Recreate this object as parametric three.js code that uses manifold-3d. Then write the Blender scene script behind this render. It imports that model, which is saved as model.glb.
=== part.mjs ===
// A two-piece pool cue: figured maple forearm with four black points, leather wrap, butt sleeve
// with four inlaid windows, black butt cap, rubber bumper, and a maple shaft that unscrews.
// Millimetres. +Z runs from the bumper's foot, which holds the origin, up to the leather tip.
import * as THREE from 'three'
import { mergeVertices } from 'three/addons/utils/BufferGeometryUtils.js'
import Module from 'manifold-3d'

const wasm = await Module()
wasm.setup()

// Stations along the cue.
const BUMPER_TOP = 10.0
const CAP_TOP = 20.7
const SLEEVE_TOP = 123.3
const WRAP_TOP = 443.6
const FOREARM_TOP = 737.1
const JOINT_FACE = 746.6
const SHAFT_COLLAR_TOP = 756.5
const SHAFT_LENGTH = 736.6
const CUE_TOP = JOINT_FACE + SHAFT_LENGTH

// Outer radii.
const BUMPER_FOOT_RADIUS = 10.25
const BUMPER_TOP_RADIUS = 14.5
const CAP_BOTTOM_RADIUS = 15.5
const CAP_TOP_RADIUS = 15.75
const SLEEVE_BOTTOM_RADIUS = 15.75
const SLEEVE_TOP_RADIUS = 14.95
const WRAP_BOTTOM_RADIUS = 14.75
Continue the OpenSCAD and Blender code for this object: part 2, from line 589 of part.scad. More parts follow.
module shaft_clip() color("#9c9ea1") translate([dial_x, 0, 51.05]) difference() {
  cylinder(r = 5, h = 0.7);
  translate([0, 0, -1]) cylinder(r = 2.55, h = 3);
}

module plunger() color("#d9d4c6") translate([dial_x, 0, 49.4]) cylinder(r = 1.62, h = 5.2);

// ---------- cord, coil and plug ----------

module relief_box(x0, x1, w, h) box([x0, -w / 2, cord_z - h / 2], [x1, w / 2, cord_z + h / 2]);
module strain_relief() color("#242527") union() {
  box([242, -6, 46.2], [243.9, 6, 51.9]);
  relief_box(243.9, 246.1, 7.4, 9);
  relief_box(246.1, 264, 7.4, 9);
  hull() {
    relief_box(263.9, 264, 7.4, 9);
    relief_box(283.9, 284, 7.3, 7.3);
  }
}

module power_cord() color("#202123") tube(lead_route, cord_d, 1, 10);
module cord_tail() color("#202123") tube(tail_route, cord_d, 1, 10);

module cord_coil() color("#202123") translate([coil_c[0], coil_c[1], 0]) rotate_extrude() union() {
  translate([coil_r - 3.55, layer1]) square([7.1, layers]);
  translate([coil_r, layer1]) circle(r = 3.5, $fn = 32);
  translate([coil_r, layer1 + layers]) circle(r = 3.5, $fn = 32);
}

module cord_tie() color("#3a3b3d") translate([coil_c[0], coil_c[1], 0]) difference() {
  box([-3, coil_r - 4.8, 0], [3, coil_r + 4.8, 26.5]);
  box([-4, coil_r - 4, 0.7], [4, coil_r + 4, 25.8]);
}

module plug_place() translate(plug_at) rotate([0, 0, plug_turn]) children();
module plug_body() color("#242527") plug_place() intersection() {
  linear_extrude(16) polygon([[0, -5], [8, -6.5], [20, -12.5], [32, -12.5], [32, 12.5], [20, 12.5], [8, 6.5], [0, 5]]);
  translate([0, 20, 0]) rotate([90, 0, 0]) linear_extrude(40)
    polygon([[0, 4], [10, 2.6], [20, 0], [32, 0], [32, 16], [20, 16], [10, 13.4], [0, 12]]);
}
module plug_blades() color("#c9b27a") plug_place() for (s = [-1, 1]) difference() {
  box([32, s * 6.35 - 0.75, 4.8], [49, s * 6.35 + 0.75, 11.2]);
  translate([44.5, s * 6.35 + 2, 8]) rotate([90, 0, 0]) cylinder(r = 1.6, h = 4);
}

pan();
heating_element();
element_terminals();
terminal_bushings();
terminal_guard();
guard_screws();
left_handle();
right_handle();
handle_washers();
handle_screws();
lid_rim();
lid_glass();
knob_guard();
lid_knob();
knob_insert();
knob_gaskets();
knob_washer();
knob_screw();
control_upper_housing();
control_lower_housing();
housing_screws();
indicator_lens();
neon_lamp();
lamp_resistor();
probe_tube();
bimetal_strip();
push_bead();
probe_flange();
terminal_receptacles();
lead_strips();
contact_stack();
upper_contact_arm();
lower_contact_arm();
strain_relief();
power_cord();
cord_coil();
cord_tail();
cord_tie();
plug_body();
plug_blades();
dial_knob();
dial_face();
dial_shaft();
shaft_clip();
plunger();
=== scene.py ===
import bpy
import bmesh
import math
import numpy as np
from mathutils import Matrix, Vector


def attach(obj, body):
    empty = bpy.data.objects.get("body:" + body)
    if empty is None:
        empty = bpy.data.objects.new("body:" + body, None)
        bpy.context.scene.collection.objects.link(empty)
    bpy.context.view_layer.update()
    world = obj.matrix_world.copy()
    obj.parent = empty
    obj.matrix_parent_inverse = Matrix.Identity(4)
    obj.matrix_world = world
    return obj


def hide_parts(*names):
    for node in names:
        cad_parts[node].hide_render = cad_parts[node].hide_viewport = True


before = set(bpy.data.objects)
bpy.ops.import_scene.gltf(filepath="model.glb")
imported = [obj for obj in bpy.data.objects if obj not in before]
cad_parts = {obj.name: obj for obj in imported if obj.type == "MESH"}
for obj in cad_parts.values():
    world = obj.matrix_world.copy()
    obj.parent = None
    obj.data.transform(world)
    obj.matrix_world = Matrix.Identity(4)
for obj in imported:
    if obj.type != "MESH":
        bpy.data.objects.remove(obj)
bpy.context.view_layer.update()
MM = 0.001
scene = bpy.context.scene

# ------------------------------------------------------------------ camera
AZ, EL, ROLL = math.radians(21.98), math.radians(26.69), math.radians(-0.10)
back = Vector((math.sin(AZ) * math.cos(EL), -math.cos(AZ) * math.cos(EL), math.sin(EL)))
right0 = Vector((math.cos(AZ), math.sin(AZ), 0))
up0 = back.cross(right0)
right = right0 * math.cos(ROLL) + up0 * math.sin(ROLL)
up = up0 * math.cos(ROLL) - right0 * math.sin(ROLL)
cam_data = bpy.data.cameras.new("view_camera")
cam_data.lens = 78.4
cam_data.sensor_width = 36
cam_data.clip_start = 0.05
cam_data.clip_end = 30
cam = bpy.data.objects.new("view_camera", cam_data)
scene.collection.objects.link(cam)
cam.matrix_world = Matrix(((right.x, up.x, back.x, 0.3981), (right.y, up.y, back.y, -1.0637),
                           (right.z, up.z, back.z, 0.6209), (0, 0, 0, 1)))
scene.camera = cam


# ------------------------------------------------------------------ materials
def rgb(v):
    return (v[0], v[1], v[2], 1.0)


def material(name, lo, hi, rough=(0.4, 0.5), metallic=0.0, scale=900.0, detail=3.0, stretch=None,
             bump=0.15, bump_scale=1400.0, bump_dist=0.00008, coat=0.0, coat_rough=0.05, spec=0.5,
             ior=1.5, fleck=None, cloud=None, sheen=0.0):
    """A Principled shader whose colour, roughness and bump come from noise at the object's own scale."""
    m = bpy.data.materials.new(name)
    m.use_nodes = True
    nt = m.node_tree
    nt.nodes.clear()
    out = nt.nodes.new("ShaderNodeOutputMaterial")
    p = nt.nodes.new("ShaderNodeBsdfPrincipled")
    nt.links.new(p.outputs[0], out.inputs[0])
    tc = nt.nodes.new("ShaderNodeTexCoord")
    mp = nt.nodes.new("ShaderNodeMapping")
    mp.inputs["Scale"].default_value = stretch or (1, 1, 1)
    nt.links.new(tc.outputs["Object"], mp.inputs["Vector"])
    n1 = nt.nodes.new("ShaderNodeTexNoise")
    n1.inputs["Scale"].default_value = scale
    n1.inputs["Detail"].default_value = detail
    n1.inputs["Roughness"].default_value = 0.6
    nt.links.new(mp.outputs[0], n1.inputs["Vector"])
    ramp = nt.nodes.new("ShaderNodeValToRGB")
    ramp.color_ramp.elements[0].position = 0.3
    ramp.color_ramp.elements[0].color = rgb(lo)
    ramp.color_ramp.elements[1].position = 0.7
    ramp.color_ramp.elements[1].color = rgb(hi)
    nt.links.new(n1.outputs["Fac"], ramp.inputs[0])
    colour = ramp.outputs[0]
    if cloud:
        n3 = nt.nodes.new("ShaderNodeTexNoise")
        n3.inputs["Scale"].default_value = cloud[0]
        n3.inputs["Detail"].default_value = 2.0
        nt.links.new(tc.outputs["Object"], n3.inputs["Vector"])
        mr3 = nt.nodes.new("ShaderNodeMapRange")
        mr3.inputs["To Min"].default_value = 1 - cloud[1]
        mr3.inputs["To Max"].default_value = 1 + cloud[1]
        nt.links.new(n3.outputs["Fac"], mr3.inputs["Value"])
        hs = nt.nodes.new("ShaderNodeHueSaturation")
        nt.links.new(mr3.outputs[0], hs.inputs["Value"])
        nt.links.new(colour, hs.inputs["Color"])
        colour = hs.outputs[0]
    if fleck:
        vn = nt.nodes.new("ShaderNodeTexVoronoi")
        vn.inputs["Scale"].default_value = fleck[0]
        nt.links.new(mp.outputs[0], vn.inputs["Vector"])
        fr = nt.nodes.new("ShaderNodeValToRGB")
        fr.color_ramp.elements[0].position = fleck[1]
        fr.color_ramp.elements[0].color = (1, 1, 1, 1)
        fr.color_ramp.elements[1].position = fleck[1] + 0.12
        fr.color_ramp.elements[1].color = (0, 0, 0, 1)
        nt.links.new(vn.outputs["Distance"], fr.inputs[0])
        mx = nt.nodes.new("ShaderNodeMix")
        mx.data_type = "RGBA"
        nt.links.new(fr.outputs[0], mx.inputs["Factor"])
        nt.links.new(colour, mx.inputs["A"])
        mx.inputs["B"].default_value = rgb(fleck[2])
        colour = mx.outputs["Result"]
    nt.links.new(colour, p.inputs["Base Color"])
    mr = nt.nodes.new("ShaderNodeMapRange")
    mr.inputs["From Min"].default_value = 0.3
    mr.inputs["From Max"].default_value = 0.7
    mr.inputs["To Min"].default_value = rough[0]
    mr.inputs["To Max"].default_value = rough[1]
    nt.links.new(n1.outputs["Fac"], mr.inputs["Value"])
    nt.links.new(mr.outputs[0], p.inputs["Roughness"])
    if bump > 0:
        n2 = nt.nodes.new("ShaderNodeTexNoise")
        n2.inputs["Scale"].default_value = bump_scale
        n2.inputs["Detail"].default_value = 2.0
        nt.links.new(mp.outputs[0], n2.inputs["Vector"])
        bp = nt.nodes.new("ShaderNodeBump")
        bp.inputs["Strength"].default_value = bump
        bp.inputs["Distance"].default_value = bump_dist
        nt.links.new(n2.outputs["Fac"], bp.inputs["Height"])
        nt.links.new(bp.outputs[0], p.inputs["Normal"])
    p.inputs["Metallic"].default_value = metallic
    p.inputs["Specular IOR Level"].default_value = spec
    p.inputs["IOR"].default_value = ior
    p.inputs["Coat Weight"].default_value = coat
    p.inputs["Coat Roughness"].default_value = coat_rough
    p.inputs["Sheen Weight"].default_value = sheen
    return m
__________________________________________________
Keep only the lines that hold the string "Identity", and copy them out.

    obj.matrix_parent_inverse = Matrix.Identity(4)
    obj.matrix_world = Matrix.Identity(4)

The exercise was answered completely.